Waltraud Hollinger cambia il suo nome all’età di 28 anni per lanciarsi nella scena artistica viennese. Il suo nuovo nome, VALERIE EXPORT, è volutamente maiuscolo, per urlare al mondo la sua esistenza opposta al gruppo di artisti maschilisti Azionisti di Vienna. La giovane donna optò per un cognome provocatorio, ispirato al marchio di sigarette Export, per anticipare il tono ribelle delle performance che avrebbe realizzato. La più famosa è Touch & Tap Cinema.

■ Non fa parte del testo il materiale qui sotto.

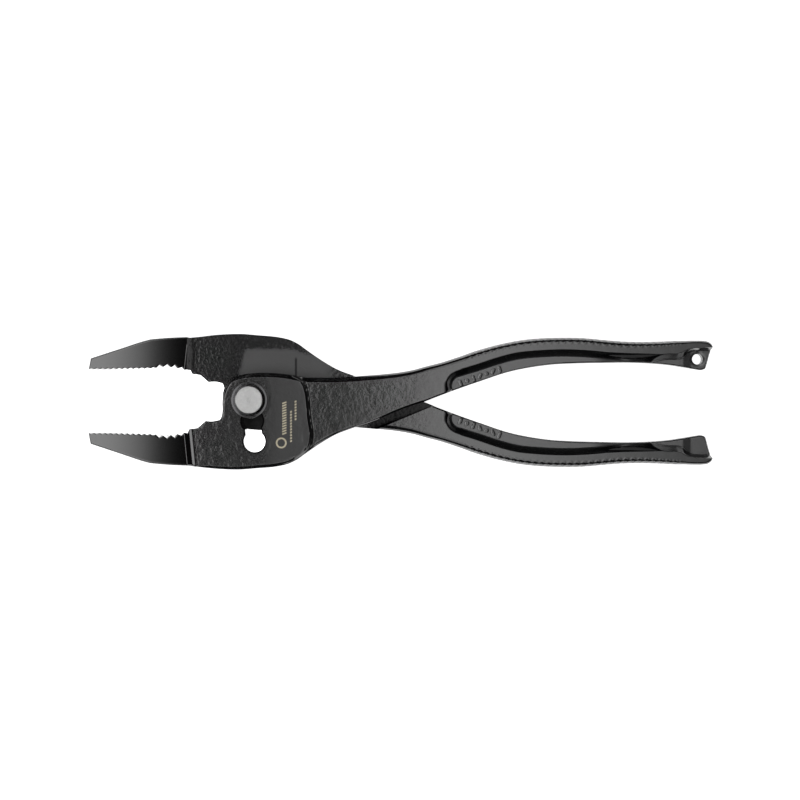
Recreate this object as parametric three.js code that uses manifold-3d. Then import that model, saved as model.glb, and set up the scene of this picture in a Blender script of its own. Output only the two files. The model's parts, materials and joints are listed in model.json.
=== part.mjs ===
// Slip-joint fencing pliers: two forged levers, lapped at the joint, on a shouldered bolt and its nut.
// Millimetres, +Z up. The origin is on the pivot axis, at the level that the closed tool rests on.
import * as THREE from "three";
import { mergeVertices } from "three/addons/utils/BufferGeometryUtils.js";
import Module from "manifold-3d";

// Each lever is drawn in its own frame: x runs towards the handle, y is counted from the tool's mirror
// line and z from the lap plane. The jaw is at the lower left and the handle at the upper right.

// Levels, from the lap plane
const LAP_GAP = 0.3; // between the two lapped plates
const BOSS_FACE = 5.5;
const NECK_FACE = 4.95;
const WEB_FACE = 2.6;
const TAB_FACE = 1.65;
const JAW_ROOT_FACE = 4.3;
const JAW_TIP_FACE = 3.0;

// Jaw
const JAW_TIP_X = -53.4;
const JAW_WALL_X = -21; // where the full-depth jaw ends and the lapped plate begins
const BOSS_STEP_X = -18.2; // top of the slope from the ground jaw face to the boss
const GRIP_LOW_X = -28.6; // deepest point of the hollow pipe grip
const GRIP_LOW_Y = -11.5;
const GRIP_CURVE = 0.0252; // rise of the pipe grip per square millimetre from its deepest point
const COARSE_START_X = -21.7;
const COARSE_PITCH = 2.42;
const COARSE_TEETH = 4;
const COARSE_DEPTH = 1.0;
const FINE_LINE_Y = -10.4;
const FINE_TEETH = 12;
const FINE_DEPTH = 0.35;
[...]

Decise di sfidare il pubblico a confrontarsi con una donna reale invece che con una proiezione su uno schermo. Il corpo dell’artista si sostituisce alla celluloide dando vita a un’interazione attiva con lo spettatore. VALERIE indossò una scatola (come se fosse un televisore) con una tendina frontale che permetteva alle persone di inserire le mani e toccarle il seno. La sua ribelle azione femminista è stata immortalata dal fotografo Peter Hassmann a Vienna.
Sara Stefanovic
Ratto di Proserpina di Gianlorenzo Bernini

Bernini raffigura il rapimento di Proserpina per mano di Plutone, il dio degli Inferi. Il mito, racconta del rapimento della giovane donna alle rive di un lago nelle vicinanze di Enna. La madre Cerere, distrutta dal dolore decide di portare la siccità sulle terre, costringendo Giove a consentire a Proserpina di tornare dalla madre per sei mesi l’anno. Bernini rappresenta in quest’opera l’attimo più forte del mito, il Dio trascina la povera Proserpina nell’Ade, lei si divincola ma non può che soccombere alla forza di Plutone che infila le mani nella sua carne.
Le due figure vengono rappresentate frontalmente, ma viene sottolineata la distanza dalle braccia di Proserpina, intenta a divincolarsi per scappare al suo inevitabile destino. Molto marcato è il sentimento di violenza che viene rappresentato, i muscoli del Dio sono tesi e spingono per trascinare la giovane donna, che al contrario ha un corpo dolce e morbido nelle linee. La mano che stringe la coscia di Proserpina è uno dei tratti scultorei più celebrati nella storia, racchiude oltre alle immense doti del Bernini un sentimento di privazione della libertà, che ancora oggi rimane attuale.